Expect a bifurcation inside crypto. Bitcoin will likely trade as a macro hedge, similar to gold, especially if the closure lasts more than a week. Ethereum and DeFi tokens will suffer because their yield is dependent on dollar-denominated liquidity. Meme coins will crash. But infrastructure tokens that facilitate cross-border payments — think of projects building on Stellar, Celo, or Polygon — could see real usage spikes. In my 2024 work on institutional on-ramps, I mapped out how compliance costs drop when countries bypass SWIFT. Iran and Russia are already testing bilateral crypto corridors. This conflict accelerates that.
The decoupling thesis is underappreciated because it requires a nuanced view of crypto not as a monolith but as a layered economy. The macro view reveals what the micro hides: the Strait of Hormuz is not just an oil chokepoint; it is a chokepoint for the dollar system itself. Crypto offers an escape valve.
Trust is verified, never assumed.
Takeaway: Positioning for the Next 14 Days
The next two weeks will define the cycle. Here is my actionable framework:
- Monitor the Baltic Dry Index and war risk insurance premiums for tankers transiting the Strait. If premiums exceed 1% of vessel value, that is a hard signal that traders are pricing in closure.
- Track USDT/Tron volume between Iran-adjacent exchanges (Nobitex, Exir).
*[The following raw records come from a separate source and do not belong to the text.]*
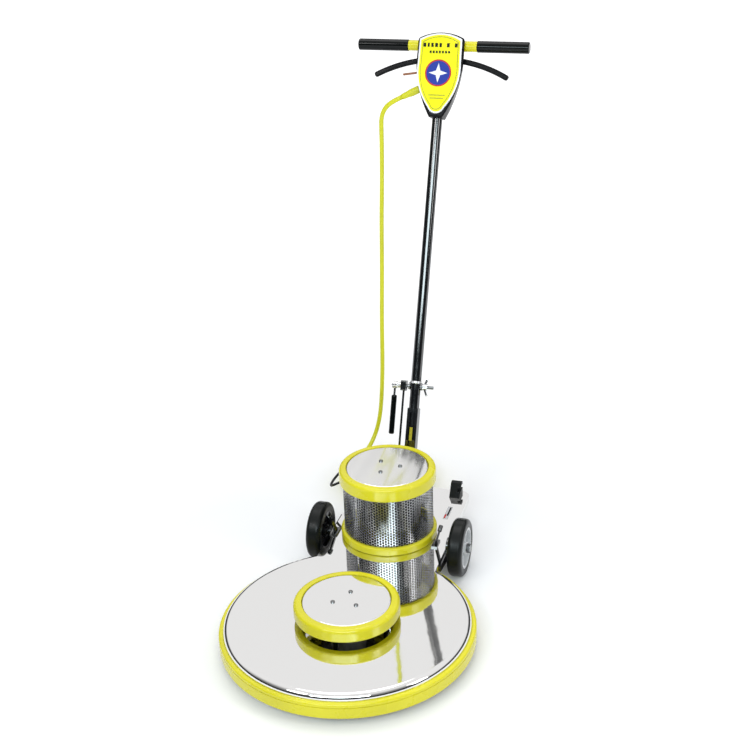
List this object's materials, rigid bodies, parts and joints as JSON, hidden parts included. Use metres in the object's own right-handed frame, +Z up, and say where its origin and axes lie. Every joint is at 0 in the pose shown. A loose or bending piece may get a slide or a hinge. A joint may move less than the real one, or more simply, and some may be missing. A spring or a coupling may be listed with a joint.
{
  "type": "floor scrubber machine",
  "caption": "Belt-driven floor burnisher: round polished deck with yellow bumper, rear motor tower, two wheels, tilting handle with switch levers and coiled mains cord.",
  "frame": {"origin": "the pad's axis at floor level", "axes": "+Z up, -Y the front of the deck, +Y towards the operator's handle, +X to the right of somebody facing the front"},
  "size_m": [0.572, 1.2697, 1.1726],
  "materials": {
    "mirror_steel": "mirror-polished stainless sheet",
    "yellow_trim": "glossy moulded vinyl",
    "cast_grey": "as-cast",
    "bearing_steel": "ground",
    "black_rubber": "moulded, slightly shiny",
    "screw_steel": "zinc plated",
    "black_paint": "gloss enamel",
    "pulley_metal": "turned",
    "driver_plastic": "moulded",
    "pad_fibre": "non-woven fibre",
    "belt_rubber": "ribbed",
    "screen_steel": "perforated bright sheet",
    "magnet_iron": "bare",
    "wheel_hub_paint": "silver enamel",
    "chrome_fittings": "plated",
    "grip_rubber": "glossy dipped vinyl",
    "yellow_paint": "gloss enamel",
    "housing_plastic": "moulded",
    "face_label": "printed overlay without lettering",
    "safety_plastic": "moulded",
    "cord_yellow": "smooth jacket",
    "cable_black": "smooth jacket"
  },
  "bodies": {
    "chassis": {"deck_shell": "mirror_steel", "bumper_ring": "yellow_trim", "spindle_housing": "cast_grey", "ball_bearings": "bearing_steel", "cap_posts": "black_rubber", "cap_ring": "yellow_trim", "cap_disc": "mirror_steel", "cover_screws": "screw_steel", "belt_guard": "black_paint", "drive_belt": "belt_rubber", "motor_base_ring": "yellow_trim", "motor_screen": "screen_steel", "motor_top_ring": "yellow_trim", "motor_top_disc": "mirror_steel", "motor_can": "black_paint", "field_magnets": "magnet_iron", "brush_holders": "cast_grey", "rectifier": "driver_plastic", "wheel_brackets": "black_paint", "stub_axles": "screw_steel", "stay_bars": "black_paint", "rear_blocks": "black_rubber", "handle_bracket": "black_paint", "bracket_bolts": "screw_steel", "pivot_bolt": "screw_steel", "motor_cable": "cable_black", "cord_tube": "cord_yellow", "cord_coil": "cord_yellow", "cord_tail": "cord_yellow", "plug": "cord_yellow"},
    "pad_drive": {"spindle_shaft": "bearing_steel", "pad_pulley": "pulley_metal", "pad_driver": "driver_plastic", "floor_pad": "pad_fibre"},
    "rotor": {"motor_shaft": "bearing_steel", "armature": "magnet_iron", "cooling_fan": "driver_plastic", "motor_pulley": "pulley_metal"},
    "left_wheel": {"wheel_left_hub": "wheel_hub_paint", "wheel_left_tyre": "black_rubber"},
    "right_wheel": {"wheel_right_hub": "wheel_hub_paint", "wheel_right_tyre": "black_rubber"},
    "handle": {"handle_socket": "black_paint", "handle_tube": "black_paint", "cross_bolt": "screw_steel", "handle_bar": "yellow_paint", "grips": "grip_rubber", "housing_front": "housing_plastic", "housing_back": "housing_plastic", "face_plate": "face_label", "power_switch": "driver_plastic", "lever_pins": "screw_steel", "strain_relief": "cord_yellow"},
    "release": {"release_lever": "chrome_fittings", "release_grip": "grip_rubber"},
    "lock_rod": {"lock_rod": "black_paint"},
    "wing_nut": {"wing_nut": "chrome_fittings"},
    "lever_left": {"lever_left": "housing_plastic"},
    "lever_right": {"lever_right": "housing_plastic"},
    "safety_lever": {"safety_lever": "safety_plastic"}
  },
  "joints": [
    {"name": "pad_spin", "type": "hinge", "parent": "chassis", "child": "pad_drive", "pos_m": [0, 0, 0.06], "axis": [0, 0, 1], "continuous": true},
    {"name": "motor_spin", "type": "hinge", "parent": "chassis", "child": "rotor", "pos_m": [-0.008, 0.37, 0.06], "axis": [0, 0, 1], "continuous": true},
    {"name": "left_wheel_spin", "type": "hinge", "parent": "chassis", "child": "left_wheel", "pos_m": [-0.176, 0.34, 0.07], "axis": [1, 0, 0], "continuous": true},
    {"name": "right_wheel_spin", "type": "hinge", "parent": "chassis", "child": "right_wheel", "pos_m": [0.176, 0.34, 0.07], "axis": [1, 0, 0], "continuous": true},
    {"name": "handle_tilt", "type": "hinge", "parent": "chassis", "child": "handle", "pos_m": [0, 0.5077, 0.0953], "axis": [-1, 0, 0], "range_deg": [-20, 37]},
    {"name": "release_lever_turn", "type": "hinge", "parent": "handle", "child": "release", "pos_m": [-0.054, 0.61632, 0.3512], "axis": [1, 0, 0], "range_deg": [0, 60], "stiffness_Nm_per_rad": 0.6, "springref_deg": -17.19},
    {"name": "lock_rod_slide", "type": "slide", "parent": "handle", "child": "lock_rod", "axis": [0, 0.3907, 0.9205], "range_m": [0, 0.005]},
    {"name": "wing_nut_turn", "type": "hinge", "parent": "handle", "child": "wing_nut", "pos_m": [0.025, 0.61632, 0.3512], "axis": [1, 0, 0], "continuous": true},
    {"name": "left_lever_squeeze", "type": "hinge", "parent": "handle", "child": "lever_left", "pos_m": [-0.04, 0.9375, 1.10786], "axis": [0, 0.9205, -0.3907], "range_deg": [0, 14], "stiffness_Nm_per_rad": 2, "springref_deg": -11.46},
    {"name": "right_lever_squeeze", "type": "hinge", "parent": "handle", "child": "lever_right", "pos_m": [0.04, 0.9375, 1.10786], "axis": [0, -0.9205, 0.3907], "range_deg": [0, 14], "stiffness_Nm_per_rad": 2, "springref_deg": -11.46},
    {"name": "safety_lever_press", "type": "hinge", "parent": "handle", "child": "safety_lever", "pos_m": [-0.043, 0.92422, 1.07656], "axis": [0, 0.9205, -0.3907], "range_deg": [0, 12], "stiffness_Nm_per_rad": 0.3, "springref_deg": -11.46}
  ],
  "couplings": [
    {"joint": "motor_spin", "follows": "pad_spin", "ratio": 1.6},
    {"joint": "lock_rod_slide", "follows": "release_lever_turn", "m_per_rad": 0.004751}
  ]
}
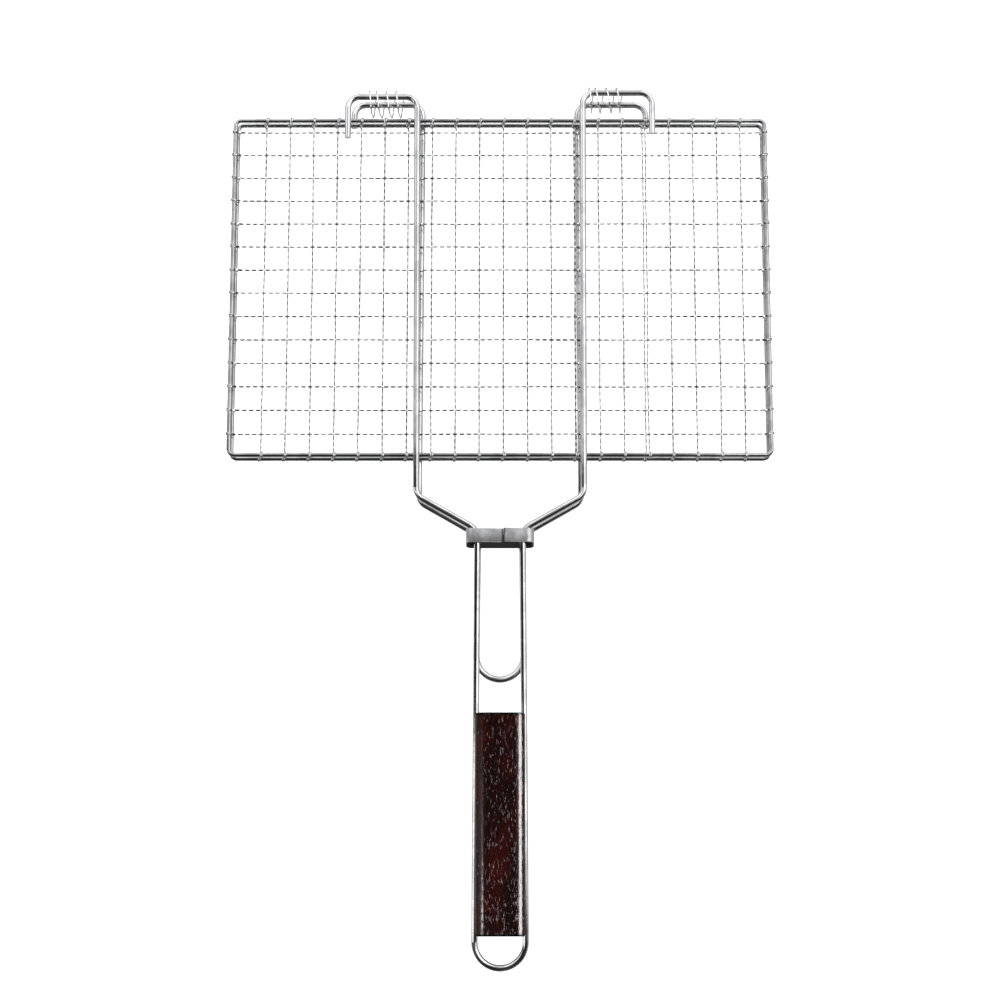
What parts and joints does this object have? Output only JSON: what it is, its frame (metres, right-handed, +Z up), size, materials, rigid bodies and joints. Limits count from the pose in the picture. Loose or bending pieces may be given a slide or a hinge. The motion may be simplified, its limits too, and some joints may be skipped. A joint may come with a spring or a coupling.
{
  "type": "grill basket",
  "caption": "Flat folding wire grill basket: hinged square-mesh leaves, a sliding lock ring, and a long looped wire handle with a wooden grip.",
  "frame": {"origin": "under the middle of the closed basket's box, on the table", "axes": "+X to the right seen from the handle, +Y from the handle to the hinge, +Z up from the table through the leaves"},
  "size_m": [0.3716, 0.6057, 0.0239],
  "materials": {
    "polished_wire": "polished",
    "mesh_wire": "drawn wire",
    "strap_steel": "satin",
    "dark_wood": "lacquered dark red-brown"
  },
  "bodies": {
    "lower_leaf": {"lower_handle_rod": "polished_wire", "lower_rim": "polished_wire", "lower_mesh_lengthwise": "mesh_wire", "lower_mesh_crosswise": "mesh_wire"},
    "upper_leaf": {"upper_handle_rod": "polished_wire", "upper_rim": "polished_wire", "upper_mesh_lengthwise": "mesh_wire", "upper_mesh_crosswise": "mesh_wire", "wood_grip": "dark_wood"},
    "lock_ring": {"lock_ring": "strap_steel"},
    "hinge_coil_left": {"hinge_coil_left": "mesh_wire"},
    "hinge_coil_right": {"hinge_coil_right": "mesh_wire"}
  },
  "joints": [
    {"name": "leaf_hinge", "type": "hinge", "parent": "lower_leaf", "child": "upper_leaf", "pos_m": [0, 0.2909, 0.00387], "axis": [-1, 0, 0], "range_deg": [0, 180]},
    {"name": "ring_slide", "type": "slide", "parent": "upper_leaf", "child": "lock_ring", "axis": [0, -1, 0], "range_m": [0, 0.111]},
    {"name": "coil_slide_left", "type": "slide", "parent": "upper_leaf", "child": "hinge_coil_left", "axis": [1, 0, 0], "range_m": [-0.0025, 0.0045]},
    {"name": "coil_slide_right", "type": "slide", "parent": "upper_leaf", "child": "hinge_coil_right", "axis": [1, 0, 0], "range_m": [0, 0.006]}
  ]
}
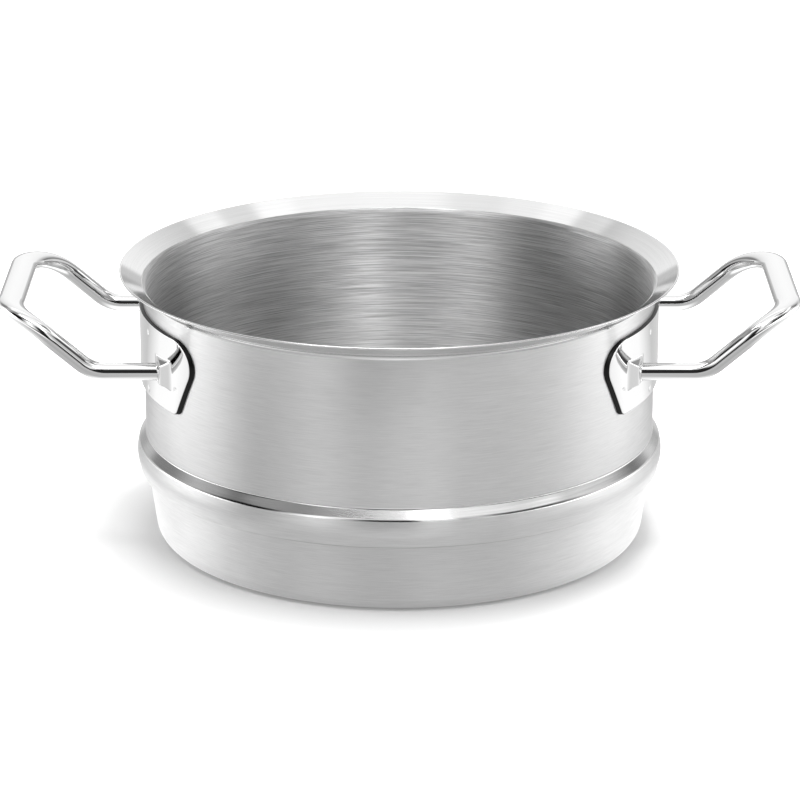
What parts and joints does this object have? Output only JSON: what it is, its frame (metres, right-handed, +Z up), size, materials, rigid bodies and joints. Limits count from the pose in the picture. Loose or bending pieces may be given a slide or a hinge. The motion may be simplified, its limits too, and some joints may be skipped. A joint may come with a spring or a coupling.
{
  "type": "steamer insert",
  "caption": "Round drawn-steel steamer insert with stepped body, flared lip, perforated base and welded, looped bar handles.",
  "frame": {"origin": "centre of the flat base, on the surface it rests on", "axes": "+Z up along the vessel's axis, X through the two handles, -Y towards the viewer"},
  "size_m": [0.3732, 0.264, 0.1302],
  "materials": {
    "satin_steel": "fine satin lines round the body, polished lip",
    "polished_steel": "mirror polish"
  },
  "bodies": {
    "root": {"vessel": "satin_steel", "handle_plate_left": "polished_steel", "handle_plate_right": "polished_steel", "handle_bar_left": "polished_steel", "handle_bar_right": "polished_steel", "bar_weld_left_front": "polished_steel", "bar_weld_left_rear": "polished_steel", "bar_weld_right_front": "polished_steel", "bar_weld_right_rear": "polished_steel"}
  },
  "joints": []
}
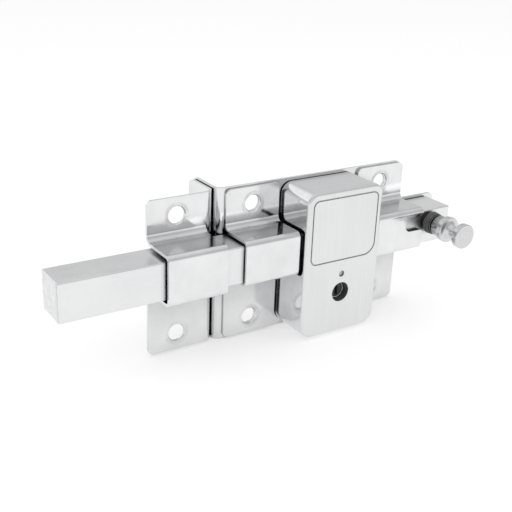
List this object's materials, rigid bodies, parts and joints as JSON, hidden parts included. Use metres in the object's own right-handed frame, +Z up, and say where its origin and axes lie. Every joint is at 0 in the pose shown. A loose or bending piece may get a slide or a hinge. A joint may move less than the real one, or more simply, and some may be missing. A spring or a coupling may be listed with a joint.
{
  "type": "rim lock",
  "caption": "Surface bar lock: a square bar slides by its knob through two bridge guides, a keyed case locks it with a dog, and a bent strike takes its tip.",
  "frame": {"origin": "centre of the four door bolts, at the back face of the base plate, which lies on the door", "axes": "+X along the bar towards its knob, -Y out of the door towards the viewer, +Z up"},
  "size_m": [0.3078, 0.0948, 0.108],
  "materials": {
    "chromed_sheet": "mirror-polished chrome on bent sheet, with a faint polishing grain",
    "brushed_case": "upright brushed satin front and top, bright side walls",
    "satin_bar": "satin chrome over a ground steel bar, grain along the bar",
    "turned_chrome": "bright turned chrome with fine concentric tool marks",
    "plain_steel": "plain zinc-bright steel",
    "turned_brass": "plain turned brass",
    "black_rubber": "matt black ribbed rubber"
  },
  "bodies": {
    "lock_frame": {"base_plate": "chromed_sheet", "left_guide": "chromed_sheet", "right_guide": "chromed_sheet", "lock_case": "brushed_case", "case_posts": "plain_steel", "case_screws": "plain_steel", "stop_stud": "plain_steel", "cylinder_body": "turned_brass", "cylinder_cap": "turned_brass", "driver_pins": "turned_brass", "pin_springs": "plain_steel", "cylinder_plate": "plain_steel", "plate_posts": "plain_steel", "plate_screws": "plain_steel", "dog_rails": "plain_steel", "rail_rivets": "plain_steel"},
    "sliding_bar": {"lock_bar": "satin_bar", "knob_stud": "plain_steel", "knob_buffer": "black_rubber", "knob_washer": "turned_chrome", "pull_knob": "turned_chrome"},
    "plug": {"key_plug": "turned_brass", "key_pins": "turned_brass", "drive_cam": "plain_steel", "cam_pin": "plain_steel", "cam_screw": "plain_steel"},
    "dog": {"locking_dog": "plain_steel"},
    "frame_strike": {"strike": "chromed_sheet"}
  },
  "joints": [
    {"name": "bar_slide", "type": "slide", "parent": "lock_frame", "child": "sliding_bar", "axis": [1, 0, 0], "range_m": [-0.0189, 0.118]},
    {"name": "key_plug_turn", "type": "hinge", "parent": "lock_frame", "child": "plug", "pos_m": [0, 0, -0.022], "axis": [0, -1, 0], "range_deg": [0, 60]},
    {"name": "dog_lift", "type": "slide", "parent": "lock_frame", "child": "dog", "axis": [0, 0, 1], "range_m": [0, 0.006]},
    {"name": "strike_slide", "type": "slide", "parent": "lock_frame", "child": "frame_strike", "axis": [-1, 0, 0], "range_m": [0, 0.12]}
  ],
  "couplings": [
    {"joint": "key_plug_turn", "follows": "dog_lift", "rad_per_m": 174.53}
  ]
}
A 50% spike in 24 hours indicates sanctions evasion is going active.
- Watch Bitcoin’s 30-day correlation with gold. If it breaks above 0.8, the decoupling is real. If it stays below 0.5, we are in a risk-off liquidation.
- Do not chase the oil trade. Wall Street will pile into energy stocks and dump tech. Crypto will initially follow that rotation, but the structural opportunity is in stablecoin infrastructure and compliance-adjacent protocols.
I have been through enough cycles — from the 2020 yield farming stress test to the 2022 Terra audit — to know that the market always overreacts to the first headline and underreacts to the structural shift. This is not a moment to panic. It is a moment to map the chaos.